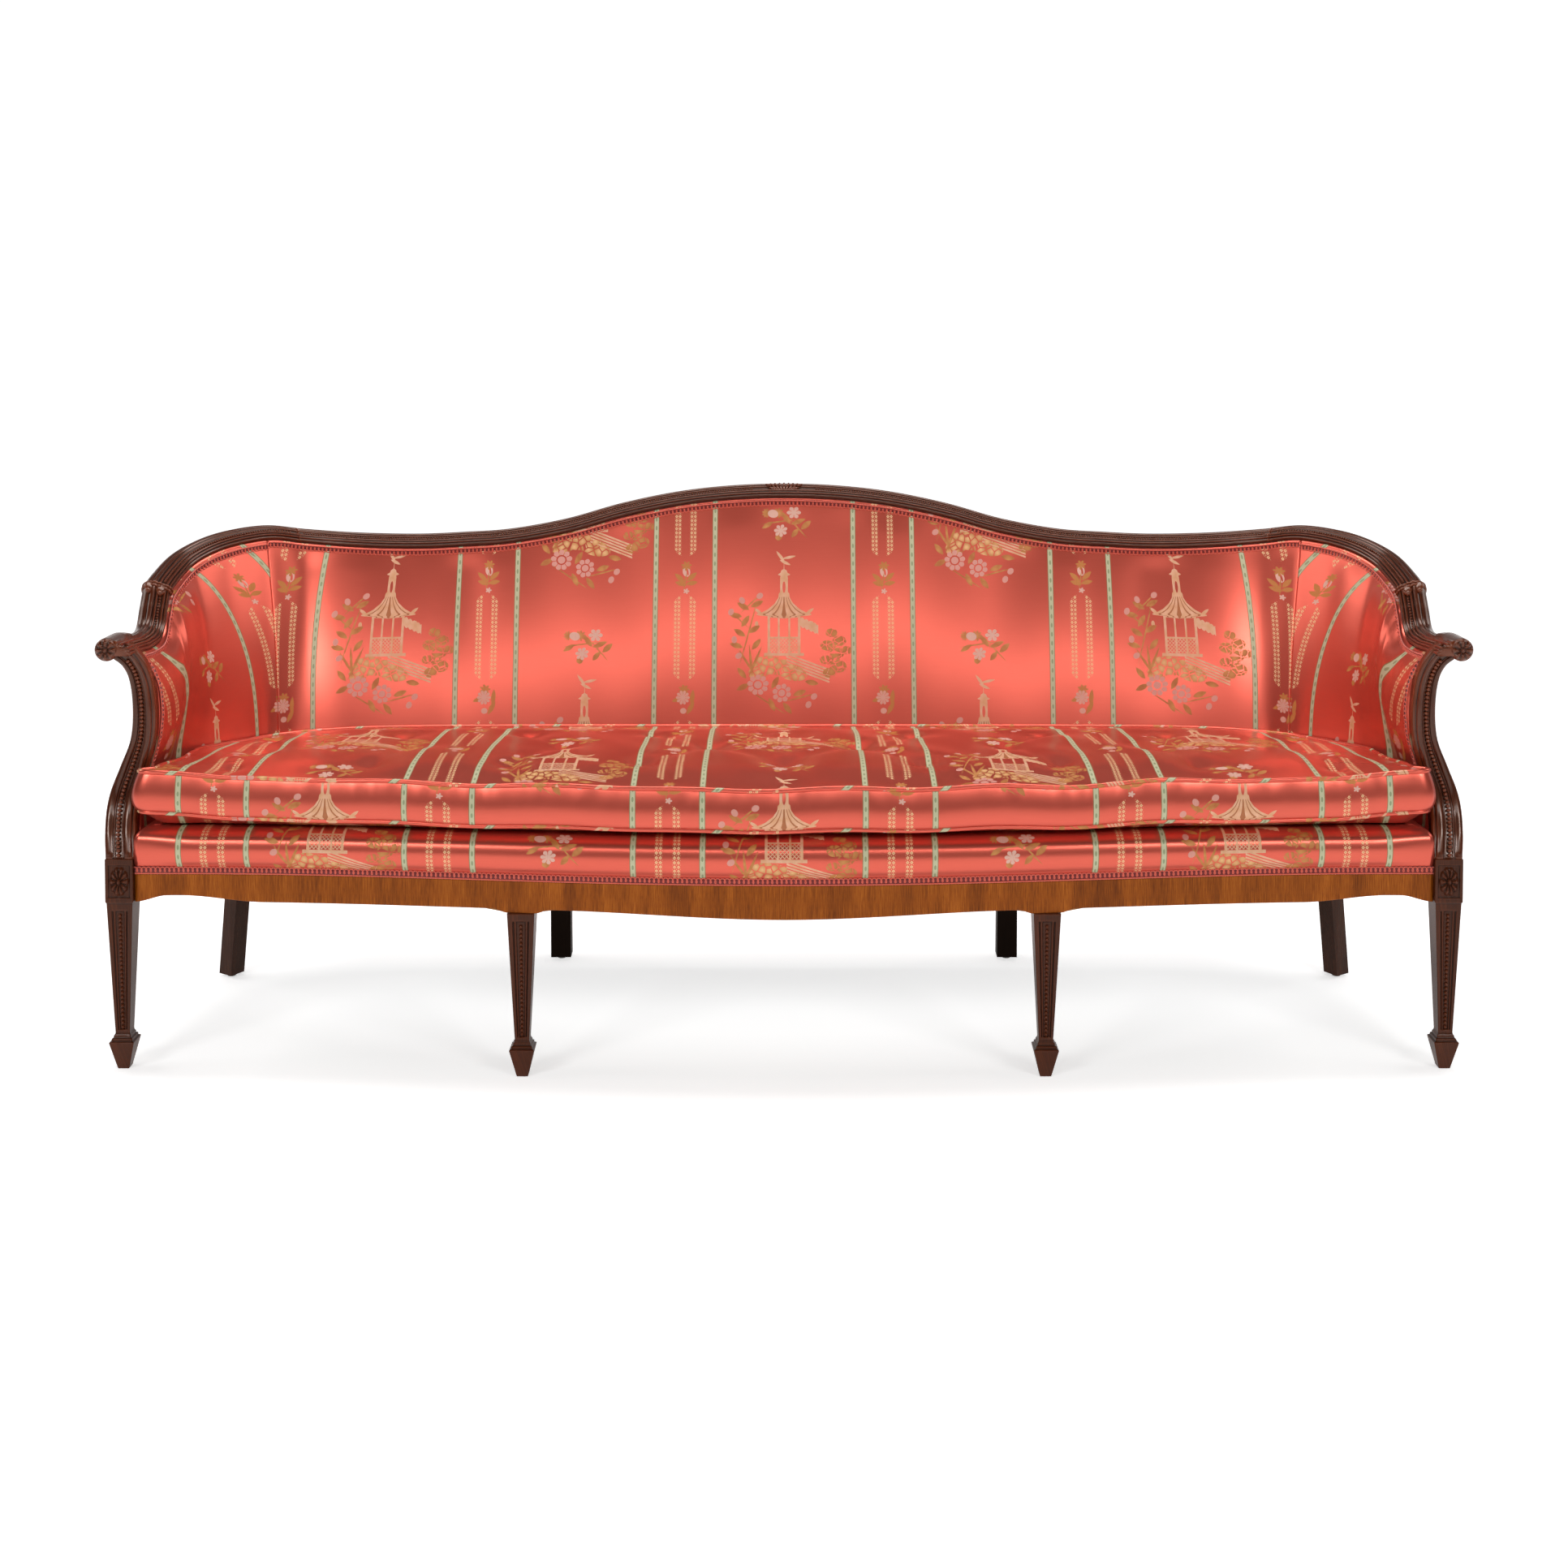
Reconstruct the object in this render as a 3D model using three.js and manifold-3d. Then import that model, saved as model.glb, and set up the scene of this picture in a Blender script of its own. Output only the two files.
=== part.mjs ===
// A camelback sofa with a mahogany show frame, eight legs and a loose seat cushion.
// Millimetres, +Z up. X runs along the sofa, and its front faces -Y.
// The origin is on the floor, under the middle of the whole sofa.
import * as THREE from "three";
import { mergeVertices } from "three/addons/utils/BufferGeometryUtils.js";
import Module from "manifold-3d";

const wasm = await Module();
wasm.setup();

// Driving dimensions of the whole sofa
const crestHalfWidth = 1066; // middle of the sofa to the outer edge of an arm rail
const crestTop = 850; // floor to the top of the hump
const armTop = 664; // floor to the top of an arm
const frontReach = 314; // middle of the frame's depth to the front of the outer legs
const crestReach = 359; // the same to the back edge of the crest
const rearRailReach = 234; // the same to the back of the rear rail
const railSetback = 22; // how far the outer face of a side rail lies inside that edge
const railHalfWidth = crestHalfWidth - railSetback;
const railTop = 307; // floor to the top of the seat rails
const fit = 0.3; // gap between pieces that touch or are glued
const ease = 0.95; // looser gap where a curved piece meets another
const overrun = 20; // how far a cutting shape runs past what it cuts

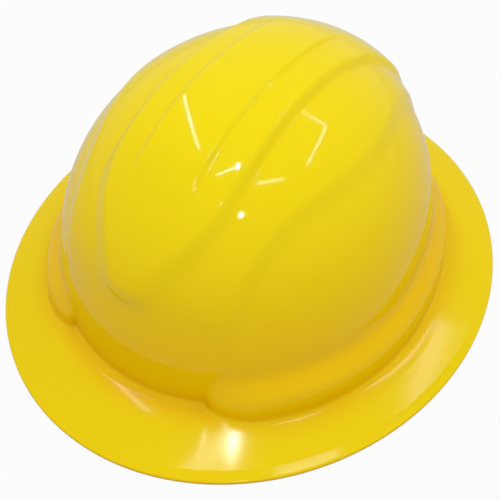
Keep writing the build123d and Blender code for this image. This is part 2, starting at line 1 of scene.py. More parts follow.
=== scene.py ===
# %% [markdown]
# # A full brim hard hat
#
# A hard hat of this kind is one glossy plastic shell over a webbing suspension.
# The shell is injection moulded in a polished steel mould, so its skin is smooth and bright.
# Under it, two woven straps cross over the head and hang from four plastic keys,
# and a padded headband with a swinging nape band and a ratchet holds the head.
#
# This file builds the looks around the engineering model of the same hat.
# Hard moulded pieces keep their engineering shape and get a real finish here.
# The shell, the straps, the patch and the pads are built again in mesh code, because
# their looks depend on soft transitions, woven threads and padding.

import math

import bpy
import numpy as np
from mathutils import Matrix, Vector

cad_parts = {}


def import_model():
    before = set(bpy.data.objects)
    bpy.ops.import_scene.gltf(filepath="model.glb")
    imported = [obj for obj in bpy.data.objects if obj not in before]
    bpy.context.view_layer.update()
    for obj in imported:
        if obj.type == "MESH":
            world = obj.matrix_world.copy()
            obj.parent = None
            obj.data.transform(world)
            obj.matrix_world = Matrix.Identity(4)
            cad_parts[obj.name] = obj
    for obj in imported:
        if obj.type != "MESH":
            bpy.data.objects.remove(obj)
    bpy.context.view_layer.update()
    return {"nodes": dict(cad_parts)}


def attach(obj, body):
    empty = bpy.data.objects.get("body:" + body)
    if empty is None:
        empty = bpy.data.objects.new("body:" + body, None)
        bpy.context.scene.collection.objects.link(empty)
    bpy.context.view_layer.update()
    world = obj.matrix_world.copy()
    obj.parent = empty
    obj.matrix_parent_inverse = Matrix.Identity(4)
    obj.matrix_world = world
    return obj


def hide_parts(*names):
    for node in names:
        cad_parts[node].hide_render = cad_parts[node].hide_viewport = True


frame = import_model()
nodes = frame["nodes"]
print("nodes in the model:", len(nodes))

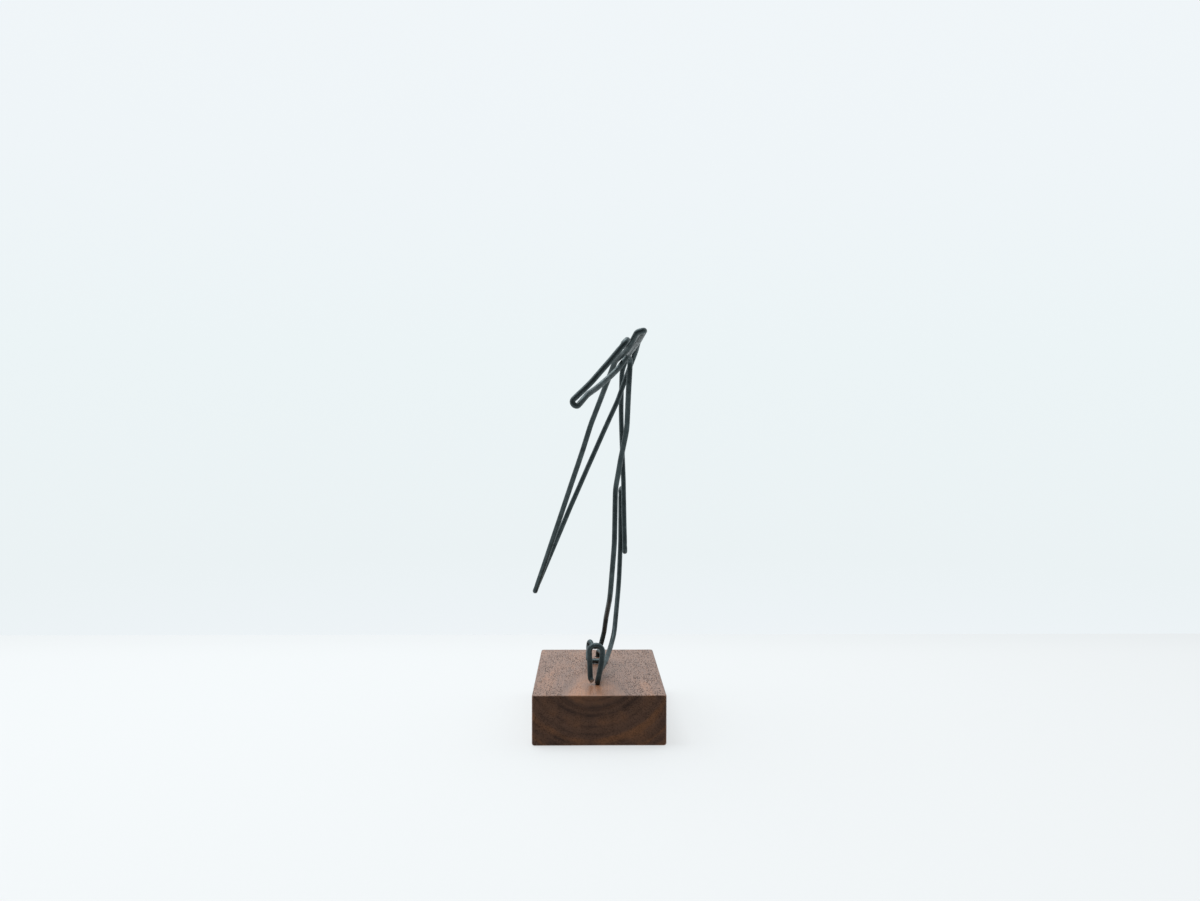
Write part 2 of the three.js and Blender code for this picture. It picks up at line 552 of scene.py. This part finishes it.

□ □ □ □

INSTRUCTIONS FOR THE TASK
Reproduce the full set of records precisely.

FINISHED EXERCISE
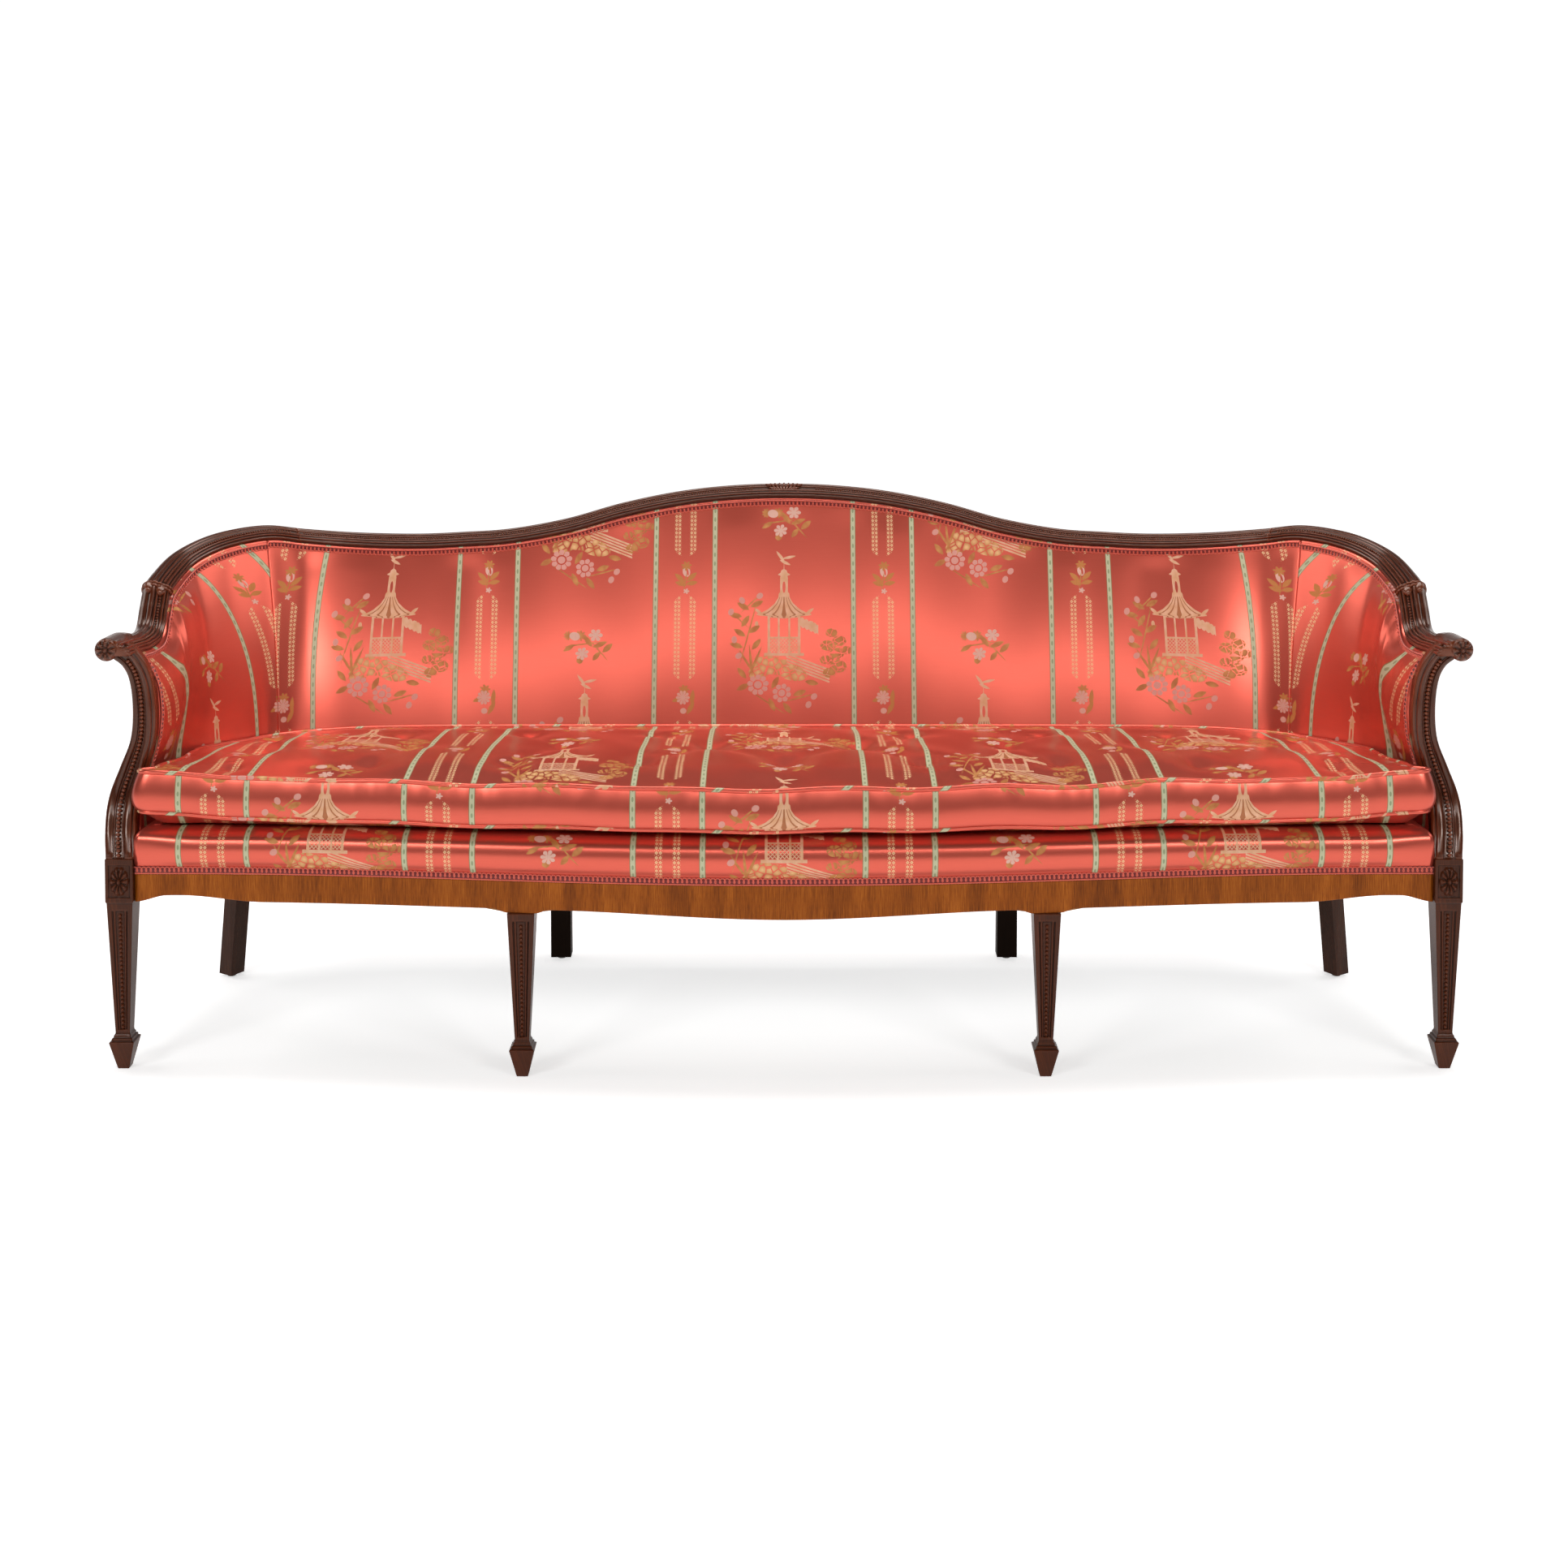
Reconstruct the object in this render as a 3D model using three.js and manifold-3d. Then import that model, saved as model.glb, and set up the scene of this picture in a Blender script of its own. Output only the two files.
=== part.mjs ===
// A camelback sofa with a mahogany show frame, eight legs and a loose seat cushion.
// Millimetres, +Z up. X runs along the sofa, and its front faces -Y.
// The origin is on the floor, under the middle of the whole sofa.
import * as THREE from "three";
import { mergeVertices } from "three/addons/utils/BufferGeometryUtils.js";
import Module from "manifold-3d";

const wasm = await Module();
wasm.setup();

// Driving dimensions of the whole sofa
const crestHalfWidth = 1066; // middle of the sofa to the outer edge of an arm rail
const crestTop = 850; // floor to the top of the hump
const armTop = 664; // floor to the top of an arm
const frontReach = 314; // middle of the frame's depth to the front of the outer legs
const crestReach = 359; // the same to the back edge of the crest
const rearRailReach = 234; // the same to the back of the rear rail
const railSetback = 22; // how far the outer face of a side rail lies inside that edge
const railHalfWidth = crestHalfWidth - railSetback;
const railTop = 307; // floor to the top of the seat rails
const fit = 0.3; // gap between pieces that touch or are glued
const ease = 0.95; // looser gap where a curved piece meets another
const overrun = 20; // how far a cutting shape runs past what it cuts

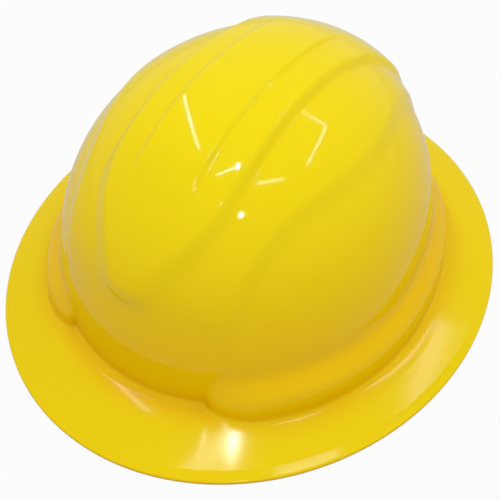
Keep writing the build123d and Blender code for this image. This is part 2, starting at line 1 of scene.py. More parts follow.
=== scene.py ===
# %% [markdown]
# # A full brim hard hat
#
# A hard hat of this kind is one glossy plastic shell over a webbing suspension.
# The shell is injection moulded in a polished steel mould, so its skin is smooth and bright.
# Under it, two woven straps cross over the head and hang from four plastic keys,
# and a padded headband with a swinging nape band and a ratchet holds the head.
#
# This file builds the looks around the engineering model of the same hat.
# Hard moulded pieces keep their engineering shape and get a real finish here.
# The shell, the straps, the patch and the pads are built again in mesh code, because
# their looks depend on soft transitions, woven threads and padding.

import math

import bpy
import numpy as np
from mathutils import Matrix, Vector

cad_parts = {}


def import_model():
    before = set(bpy.data.objects)
    bpy.ops.import_scene.gltf(filepath="model.glb")
    imported = [obj for obj in bpy.data.objects if obj not in before]
    bpy.context.view_layer.update()
    for obj in imported:
        if obj.type == "MESH":
            world = obj.matrix_world.copy()
            obj.parent = None
            obj.data.transform(world)
            obj.matrix_world = Matrix.Identity(4)
            cad_parts[obj.name] = obj
    for obj in imported:
        if obj.type != "MESH":
            bpy.data.objects.remove(obj)
    bpy.context.view_layer.update()
    return {"nodes": dict(cad_parts)}


def attach(obj, body):
    empty = bpy.data.objects.get("body:" + body)
    if empty is None:
        empty = bpy.data.objects.new("body:" + body, None)
        bpy.context.scene.collection.objects.link(empty)
    bpy.context.view_layer.update()
    world = obj.matrix_world.copy()
    obj.parent = empty
    obj.matrix_parent_inverse = Matrix.Identity(4)
    obj.matrix_world = world
    return obj


def hide_parts(*names):
    for node in names:
        cad_parts[node].hide_render = cad_parts[node].hide_viewport = True


frame = import_model()
nodes = frame["nodes"]
print("nodes in the model:", len(nodes))

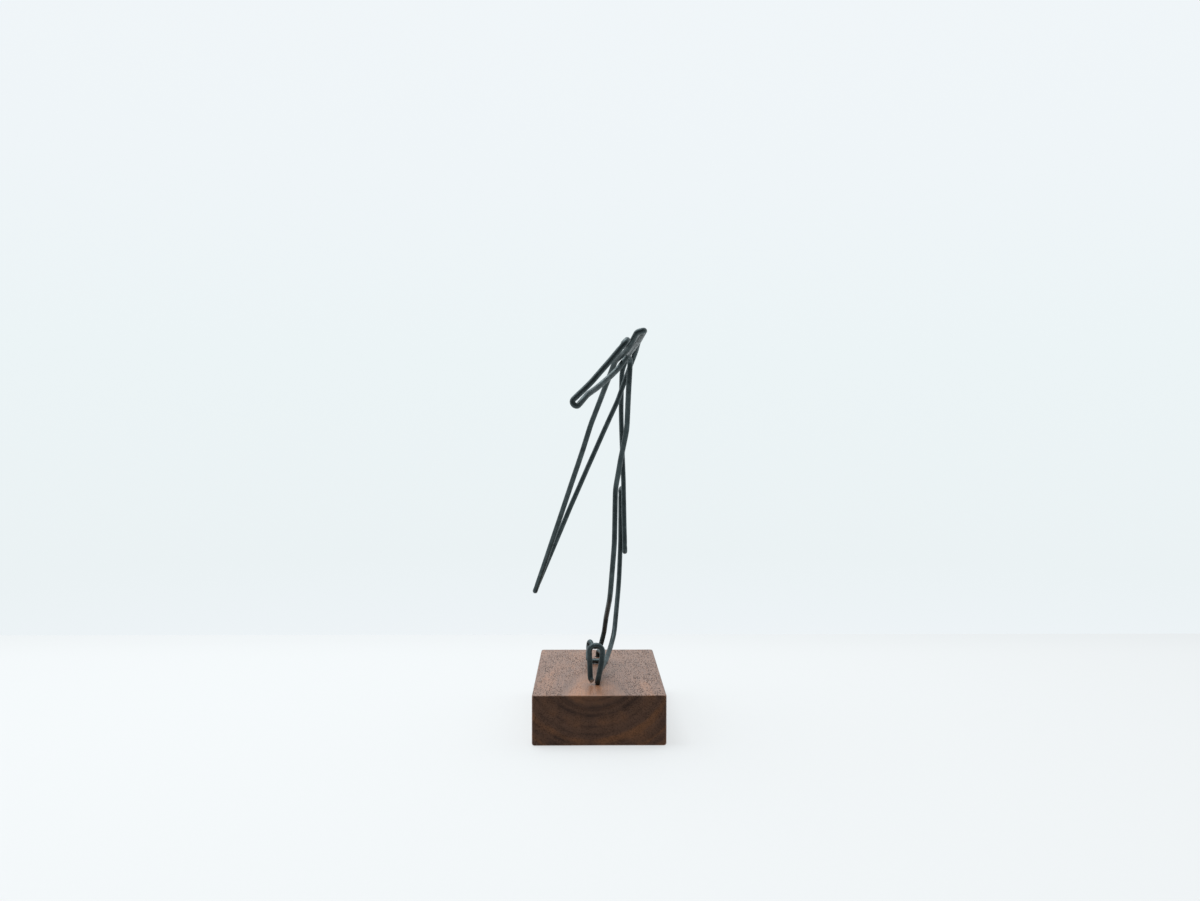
Write part 2 of the three.js and Blender code for this picture. It picks up at line 552 of scene.py. This part finishes it.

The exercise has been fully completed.